What is Data Mining?
Data mining is a poorly understood term. As a consequence of this misunderstanding there is prejudice and resistance to its use commercially, although this is diminishing as organisations begin to understand first-hand how analytics benefits them.

Data mining is a process, not a technique. Consequently at Offlode we use the terms analytics and data mining interchangeably. Data mining practitioners will use a collection of techniques from a variety of fields such as statistics, mathematics, machine learning, and operations research. The goal of data mining is to extract useful, but previously unknown information, from typically massive collections of non-experimental, sometimes non-traditional data.(Mackinon et all, 1999)

Techniques used in data mining generally perform descriptive or predictive modelling. The most appropriate technique for any given problem is governed by a number of factors including the purpose of the exercise, nature and/or quality of the data, time available, intended use of results, associated costs and eventual deployment. Techniques come from two broad groups, supervised and unsupervised learning.

With supervised learning there exists some outcome that is modelled. The model seeks to describe or predict the outcome of interest. Examples of this are predicting which credit card transactions are fraudulent, predicting which customers will respond to a marketing campaign and forecasting price of a used car in two years time. Interpretation of the model forms the descriptive component of the modelling process.

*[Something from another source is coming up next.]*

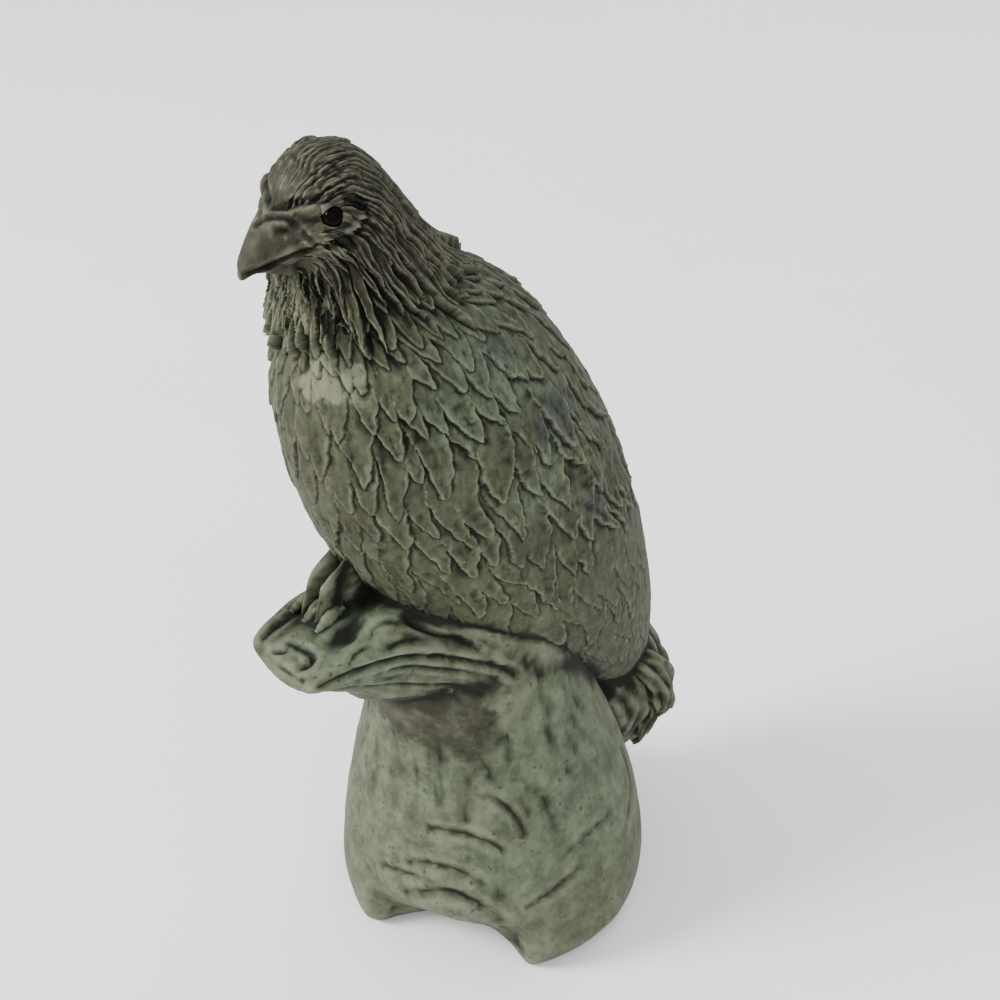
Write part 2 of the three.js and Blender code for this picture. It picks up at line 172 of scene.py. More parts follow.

Unsupervised learning seeks to summarise a collection of behaviours. Typically this is in the form of clustering or dimension reduction. Clustering tries to identify groups with similar behaviours, such as customers who use their credit card in a similar fashion or business who use certain technology products. Dimension reduction aims to summarise the key elements of behaviour; for instance, summarising a collection of documents describing a project to indicate the key phrases that indicate if a project has been successful.